EXCERPTED RECORDS |
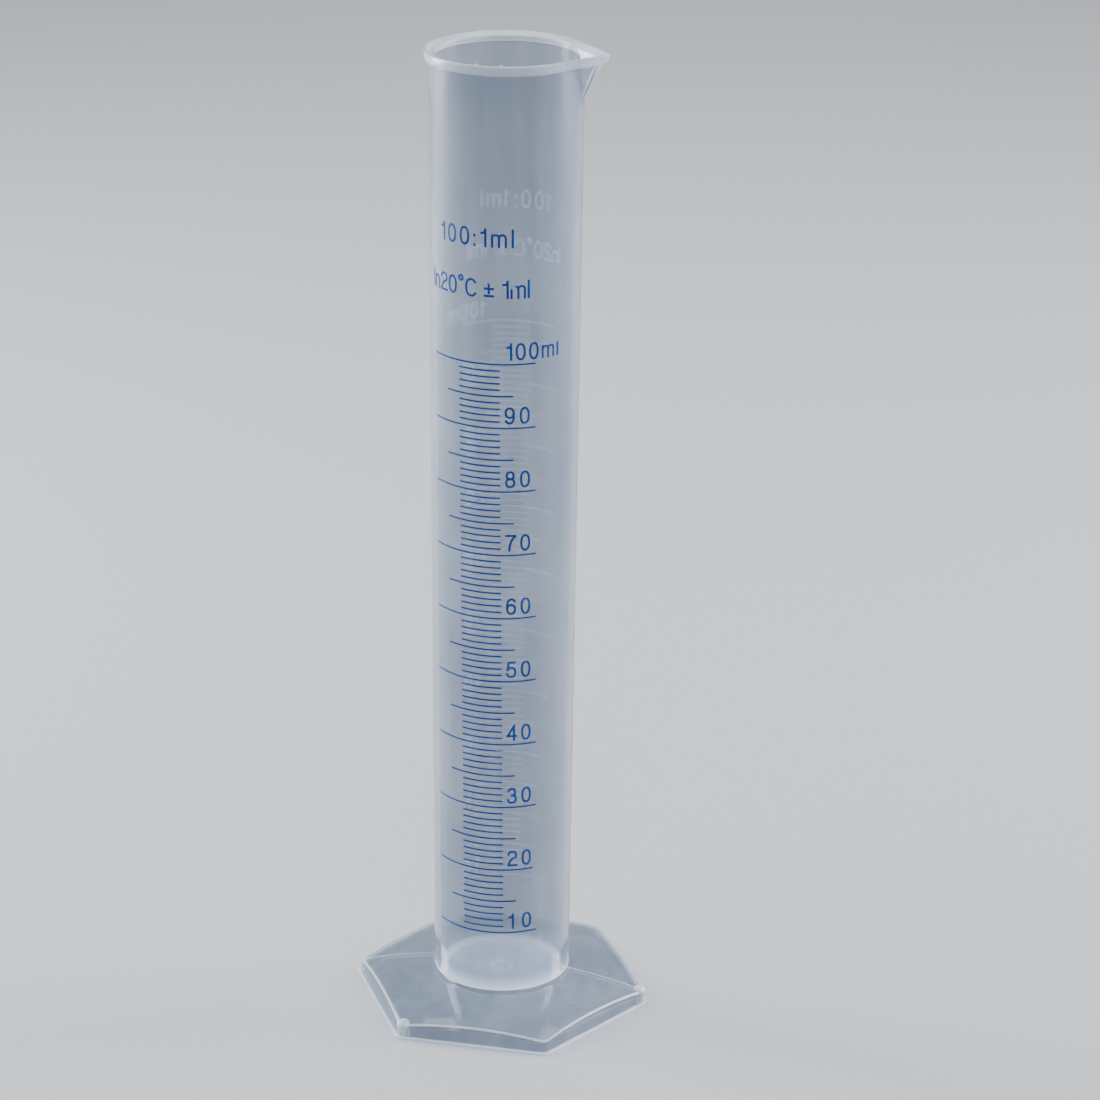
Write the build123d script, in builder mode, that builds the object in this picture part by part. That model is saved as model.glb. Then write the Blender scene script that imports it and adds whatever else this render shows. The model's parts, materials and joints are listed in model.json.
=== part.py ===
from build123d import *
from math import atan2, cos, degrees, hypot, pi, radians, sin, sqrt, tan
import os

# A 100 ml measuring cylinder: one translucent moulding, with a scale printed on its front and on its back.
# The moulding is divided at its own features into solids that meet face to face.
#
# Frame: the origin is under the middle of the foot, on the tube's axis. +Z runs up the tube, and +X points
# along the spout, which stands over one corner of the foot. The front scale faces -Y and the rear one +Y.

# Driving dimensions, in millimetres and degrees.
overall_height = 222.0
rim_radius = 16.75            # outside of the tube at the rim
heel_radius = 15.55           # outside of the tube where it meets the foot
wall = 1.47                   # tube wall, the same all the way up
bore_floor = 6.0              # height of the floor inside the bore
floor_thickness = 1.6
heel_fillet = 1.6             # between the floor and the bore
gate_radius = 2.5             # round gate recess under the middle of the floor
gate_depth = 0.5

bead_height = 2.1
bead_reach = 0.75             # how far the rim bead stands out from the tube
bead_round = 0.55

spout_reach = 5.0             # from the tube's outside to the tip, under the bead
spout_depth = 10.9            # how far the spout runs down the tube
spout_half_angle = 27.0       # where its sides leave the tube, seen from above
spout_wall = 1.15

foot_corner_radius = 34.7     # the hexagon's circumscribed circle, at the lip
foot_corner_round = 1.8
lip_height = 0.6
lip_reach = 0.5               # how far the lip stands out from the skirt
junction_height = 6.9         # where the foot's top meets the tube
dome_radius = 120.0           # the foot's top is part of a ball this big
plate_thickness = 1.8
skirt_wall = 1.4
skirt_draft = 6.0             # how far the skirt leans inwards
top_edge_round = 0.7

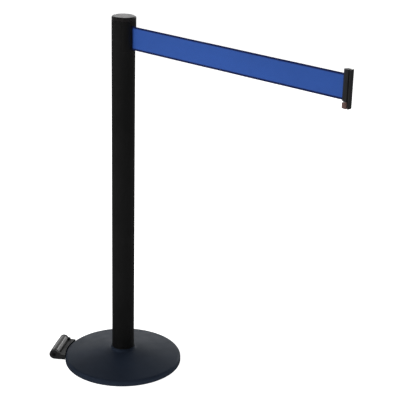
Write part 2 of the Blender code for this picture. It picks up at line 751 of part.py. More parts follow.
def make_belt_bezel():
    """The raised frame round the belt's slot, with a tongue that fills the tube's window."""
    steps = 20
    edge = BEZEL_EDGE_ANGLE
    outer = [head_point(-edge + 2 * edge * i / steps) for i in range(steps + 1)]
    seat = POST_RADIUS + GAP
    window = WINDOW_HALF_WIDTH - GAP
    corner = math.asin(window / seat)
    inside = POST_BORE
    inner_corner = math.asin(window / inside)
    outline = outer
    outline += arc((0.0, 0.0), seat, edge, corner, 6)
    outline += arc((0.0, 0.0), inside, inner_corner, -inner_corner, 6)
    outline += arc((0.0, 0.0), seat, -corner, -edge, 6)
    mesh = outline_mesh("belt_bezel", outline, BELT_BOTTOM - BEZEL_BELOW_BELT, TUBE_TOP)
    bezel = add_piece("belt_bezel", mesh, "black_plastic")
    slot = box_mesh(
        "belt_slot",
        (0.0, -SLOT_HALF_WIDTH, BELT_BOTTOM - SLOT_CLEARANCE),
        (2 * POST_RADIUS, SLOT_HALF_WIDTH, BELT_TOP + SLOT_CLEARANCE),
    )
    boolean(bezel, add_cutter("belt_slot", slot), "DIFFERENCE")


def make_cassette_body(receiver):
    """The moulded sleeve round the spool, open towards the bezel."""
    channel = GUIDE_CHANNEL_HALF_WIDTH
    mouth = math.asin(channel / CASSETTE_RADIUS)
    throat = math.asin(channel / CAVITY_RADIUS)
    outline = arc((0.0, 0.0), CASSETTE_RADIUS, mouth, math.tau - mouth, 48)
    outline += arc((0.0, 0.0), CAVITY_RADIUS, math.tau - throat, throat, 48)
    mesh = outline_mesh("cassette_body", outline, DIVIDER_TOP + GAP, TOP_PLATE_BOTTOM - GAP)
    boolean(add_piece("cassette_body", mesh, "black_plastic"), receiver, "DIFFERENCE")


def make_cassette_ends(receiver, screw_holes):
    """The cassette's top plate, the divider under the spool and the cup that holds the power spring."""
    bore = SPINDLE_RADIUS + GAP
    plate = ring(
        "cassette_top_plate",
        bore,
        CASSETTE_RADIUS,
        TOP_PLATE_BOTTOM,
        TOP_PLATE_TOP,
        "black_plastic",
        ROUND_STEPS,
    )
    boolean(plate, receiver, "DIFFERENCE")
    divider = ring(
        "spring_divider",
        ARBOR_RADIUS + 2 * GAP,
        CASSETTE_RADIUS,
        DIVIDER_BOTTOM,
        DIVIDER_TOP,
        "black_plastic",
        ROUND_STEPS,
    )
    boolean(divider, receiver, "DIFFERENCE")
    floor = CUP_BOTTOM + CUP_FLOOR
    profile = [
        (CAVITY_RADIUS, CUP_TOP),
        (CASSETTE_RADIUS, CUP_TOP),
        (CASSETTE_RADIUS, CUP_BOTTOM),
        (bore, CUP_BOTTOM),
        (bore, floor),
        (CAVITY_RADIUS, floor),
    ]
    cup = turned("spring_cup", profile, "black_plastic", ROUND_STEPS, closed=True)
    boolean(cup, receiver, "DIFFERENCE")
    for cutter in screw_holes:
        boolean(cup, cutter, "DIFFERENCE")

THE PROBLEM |
Copy every line from the records above that contains the word "picture".

CORRECT RESULT |
Write the build123d script, in builder mode, that builds the object in this picture part by part. That model is saved as model.glb. Then write the Blender scene script that imports it and adds whatever else this render shows. The model's parts, materials and joints are listed in model.json.
Write part 2 of the Blender code for this picture. It picks up at line 751 of part.py. More parts follow.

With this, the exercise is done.